Mr Godfrey said changes had to be made to the Australian Consumer Law and stronger penalties applied to ensure manufacturers do not replace dangerous products with defective new ones.

He was referring to fears that early recall programs replaced airbags with faulty units.

Choice said that after its own three month investigation, it found more than two thirds of the 2.1 million cars recalled in Australia still have not had their faulty airbags replaced. Car owners were being told by manufacturers that there is a minimum six-month wait to remove the potentially lethal safety devices, the report said.

Refitting vehicles with the same dangerous airbags still leaves people driving ticking time-bombs.

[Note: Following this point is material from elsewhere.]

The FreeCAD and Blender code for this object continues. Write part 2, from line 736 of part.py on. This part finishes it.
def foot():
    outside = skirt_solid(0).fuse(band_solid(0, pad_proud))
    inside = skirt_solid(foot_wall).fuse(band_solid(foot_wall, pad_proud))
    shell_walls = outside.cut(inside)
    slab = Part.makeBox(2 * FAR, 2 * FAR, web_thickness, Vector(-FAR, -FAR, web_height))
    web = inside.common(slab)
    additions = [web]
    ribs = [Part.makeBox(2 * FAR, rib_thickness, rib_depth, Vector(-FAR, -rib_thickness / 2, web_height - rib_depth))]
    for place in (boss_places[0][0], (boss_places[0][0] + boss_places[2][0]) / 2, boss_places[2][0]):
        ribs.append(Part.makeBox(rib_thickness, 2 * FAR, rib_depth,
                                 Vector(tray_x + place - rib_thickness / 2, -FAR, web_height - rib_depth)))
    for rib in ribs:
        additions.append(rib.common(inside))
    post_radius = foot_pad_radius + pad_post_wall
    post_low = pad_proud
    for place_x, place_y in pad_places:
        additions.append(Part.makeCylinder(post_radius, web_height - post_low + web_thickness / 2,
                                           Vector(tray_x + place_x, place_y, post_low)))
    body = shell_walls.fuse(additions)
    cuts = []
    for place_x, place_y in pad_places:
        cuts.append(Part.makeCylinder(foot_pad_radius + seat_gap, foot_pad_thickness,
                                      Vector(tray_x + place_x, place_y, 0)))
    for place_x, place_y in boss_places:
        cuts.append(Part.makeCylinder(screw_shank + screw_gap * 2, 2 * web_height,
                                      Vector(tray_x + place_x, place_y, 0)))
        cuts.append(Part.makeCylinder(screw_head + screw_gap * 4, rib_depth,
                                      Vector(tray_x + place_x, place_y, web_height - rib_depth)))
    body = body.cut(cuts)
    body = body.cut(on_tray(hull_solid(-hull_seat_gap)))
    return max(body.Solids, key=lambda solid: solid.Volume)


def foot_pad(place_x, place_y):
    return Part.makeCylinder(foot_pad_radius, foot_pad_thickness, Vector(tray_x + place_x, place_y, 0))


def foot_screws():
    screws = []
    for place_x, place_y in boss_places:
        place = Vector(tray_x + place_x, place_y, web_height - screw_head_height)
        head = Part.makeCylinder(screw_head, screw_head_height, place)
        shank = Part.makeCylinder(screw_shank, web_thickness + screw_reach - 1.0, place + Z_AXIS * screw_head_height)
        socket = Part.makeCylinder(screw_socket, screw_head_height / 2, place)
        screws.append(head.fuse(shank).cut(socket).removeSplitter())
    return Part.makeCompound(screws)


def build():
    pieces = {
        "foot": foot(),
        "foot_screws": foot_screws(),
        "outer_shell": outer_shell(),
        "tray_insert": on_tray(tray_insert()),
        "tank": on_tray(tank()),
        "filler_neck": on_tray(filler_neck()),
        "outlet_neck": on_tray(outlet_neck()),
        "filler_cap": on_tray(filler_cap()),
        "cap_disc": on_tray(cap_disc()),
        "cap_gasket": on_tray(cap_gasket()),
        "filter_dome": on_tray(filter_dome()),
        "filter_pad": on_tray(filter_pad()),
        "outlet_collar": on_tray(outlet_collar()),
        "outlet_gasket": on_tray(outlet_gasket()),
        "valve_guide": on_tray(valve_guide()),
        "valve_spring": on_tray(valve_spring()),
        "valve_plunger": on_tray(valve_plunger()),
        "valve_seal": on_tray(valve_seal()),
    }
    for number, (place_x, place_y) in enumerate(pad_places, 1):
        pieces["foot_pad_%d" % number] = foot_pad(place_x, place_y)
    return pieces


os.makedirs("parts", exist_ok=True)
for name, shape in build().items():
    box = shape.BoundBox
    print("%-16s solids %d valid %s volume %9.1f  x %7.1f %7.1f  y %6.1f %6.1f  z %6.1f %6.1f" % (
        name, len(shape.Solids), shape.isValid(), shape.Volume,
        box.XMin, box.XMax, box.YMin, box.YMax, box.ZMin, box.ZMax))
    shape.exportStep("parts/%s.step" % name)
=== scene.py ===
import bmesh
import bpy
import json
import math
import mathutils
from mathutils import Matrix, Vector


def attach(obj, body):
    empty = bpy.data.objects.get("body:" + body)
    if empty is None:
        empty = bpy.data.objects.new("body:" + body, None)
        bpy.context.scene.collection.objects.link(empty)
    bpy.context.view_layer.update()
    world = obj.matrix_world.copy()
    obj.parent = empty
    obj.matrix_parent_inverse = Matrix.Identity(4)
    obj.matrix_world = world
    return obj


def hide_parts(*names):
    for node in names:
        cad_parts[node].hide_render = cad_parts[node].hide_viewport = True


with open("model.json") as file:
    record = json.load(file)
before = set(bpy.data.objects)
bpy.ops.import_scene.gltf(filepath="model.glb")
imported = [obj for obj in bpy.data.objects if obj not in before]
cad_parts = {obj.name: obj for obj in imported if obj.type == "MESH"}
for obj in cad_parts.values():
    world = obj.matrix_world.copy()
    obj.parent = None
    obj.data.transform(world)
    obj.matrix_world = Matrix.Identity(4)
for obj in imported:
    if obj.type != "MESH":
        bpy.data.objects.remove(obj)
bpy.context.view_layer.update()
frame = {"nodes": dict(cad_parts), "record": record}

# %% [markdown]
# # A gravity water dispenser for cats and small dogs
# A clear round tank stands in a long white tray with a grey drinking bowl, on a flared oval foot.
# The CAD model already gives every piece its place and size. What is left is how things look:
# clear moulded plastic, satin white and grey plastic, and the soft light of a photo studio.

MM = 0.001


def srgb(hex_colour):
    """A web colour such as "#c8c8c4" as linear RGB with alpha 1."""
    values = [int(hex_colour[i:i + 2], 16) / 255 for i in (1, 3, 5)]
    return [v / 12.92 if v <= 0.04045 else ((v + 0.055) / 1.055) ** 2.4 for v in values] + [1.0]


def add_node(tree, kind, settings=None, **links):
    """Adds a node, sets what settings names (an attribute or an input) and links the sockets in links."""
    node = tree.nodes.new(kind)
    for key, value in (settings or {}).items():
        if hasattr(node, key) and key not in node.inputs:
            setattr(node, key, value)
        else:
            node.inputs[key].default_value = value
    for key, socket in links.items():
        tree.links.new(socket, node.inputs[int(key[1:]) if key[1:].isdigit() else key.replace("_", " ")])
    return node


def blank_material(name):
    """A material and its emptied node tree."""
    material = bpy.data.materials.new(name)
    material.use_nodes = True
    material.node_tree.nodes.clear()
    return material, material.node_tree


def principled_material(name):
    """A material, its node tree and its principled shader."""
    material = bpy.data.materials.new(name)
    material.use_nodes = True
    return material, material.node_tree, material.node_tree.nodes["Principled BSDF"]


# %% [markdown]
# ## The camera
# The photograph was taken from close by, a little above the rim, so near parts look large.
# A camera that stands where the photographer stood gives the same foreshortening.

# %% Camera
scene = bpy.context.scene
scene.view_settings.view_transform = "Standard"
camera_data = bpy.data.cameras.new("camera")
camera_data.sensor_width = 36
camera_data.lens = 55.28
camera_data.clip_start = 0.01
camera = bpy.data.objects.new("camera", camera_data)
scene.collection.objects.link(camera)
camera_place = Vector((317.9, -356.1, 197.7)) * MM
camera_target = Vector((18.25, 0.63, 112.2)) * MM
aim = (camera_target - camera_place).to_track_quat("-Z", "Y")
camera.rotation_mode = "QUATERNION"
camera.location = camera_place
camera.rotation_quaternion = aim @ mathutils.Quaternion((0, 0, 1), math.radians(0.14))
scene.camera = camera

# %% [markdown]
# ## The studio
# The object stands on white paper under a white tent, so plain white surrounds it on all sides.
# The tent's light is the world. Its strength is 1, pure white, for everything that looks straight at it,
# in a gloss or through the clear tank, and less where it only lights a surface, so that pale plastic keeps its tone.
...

Alarmingly, Choice also alleges that some car manufacturers – including BMW, Toyota, Mazda, Lexus and Subaru – have been replacing the airbags with identical devices as a temporary fix.

"Refitting vehicles with the same dangerous airbags still leaves people driving ticking time-bombs," Mr Godfrey said.

The ACCC said it was concerned about the availability of replacement stock worldwide, retrofitting issues and the availability of authorised technicians able to fit airbags.

However, it said that “progress on the recall was initially slow but is improving over time as stock becomes available” and that “car manufacturers say there is now sufficient stock available for affected cars to be fixed”.

It has also raised concern about the possibility that faulty airbags have been fitted during the recall process.

"Some cars have already had their airbag replaced with one treated with a water-absorbing chemical designed to address the problem, but these may also degrade over time," it said.

"This means some cars subject to the recall may need have to have their airbags replaced again in around six years' time."

Mr Sims said carmakers must inform motorists about the type of replacement airbag and if it is likely to be the subject of another recall in the future.

Faulty Takata airbags are linked to 18 deaths and more than 180 injuries in the world.

He has now involved the Department of Infrastructure and Regional Development –responsible for motor vehicle safety standards and which is now monitoring the Takata recall – to ensure the consumer is fully aware of the replacement airbag process.

"We would have very serious concerns if manufacturers were found to be misleading consumers about their car's safety in breach of their obligations under consumer law," Mr Sims said.

"Our advice to consumers is not to panic, but to visit the Product Safety Australia website to see if their car is affected by the recall and if it is, to contact their car's manufacturer immediately.

"If consumers have already had their airbag replaced, they should contact their manufacturer for advice as to what kind of airbag it was replaced with and how long it is expected to last."

Faulty Takata airbags are linked to 18 deaths and more than 180 injuries in the world.

In Australia, 850,000 cars have had the airbags replaced, with the death of the local motorist occurring in a 2009 Honda CR-V crossover.

Honda Australia told CarsGuide the program was running at 5000 vehicles a week and was about 70 per cent through the number of affected vehicles.

Choice said the airbags have inflators that contain ammonium nitrate propellants which can become volatile with age when exposed to changing temperatures, humidity and moisture.

"This may cause them to explode and propel shrapnel into drivers and passengers," it said.

"The shards have been known to puncture people's eyes, face, neck and chest.

In one case in the US the injuries suffered by the victim were so severe that police thought he had been shot in the face."

The airbags are in 60 makes of cars sold in Australia, including Honda, Toyota, BMW, Mitsubishi, Subaru, Lexus, Jeep, Nissan, Chrysler, and Dodge.

The ACCC is urging all drivers to check if their car's airbag is has been recalled by visiting productsafety.gov.au.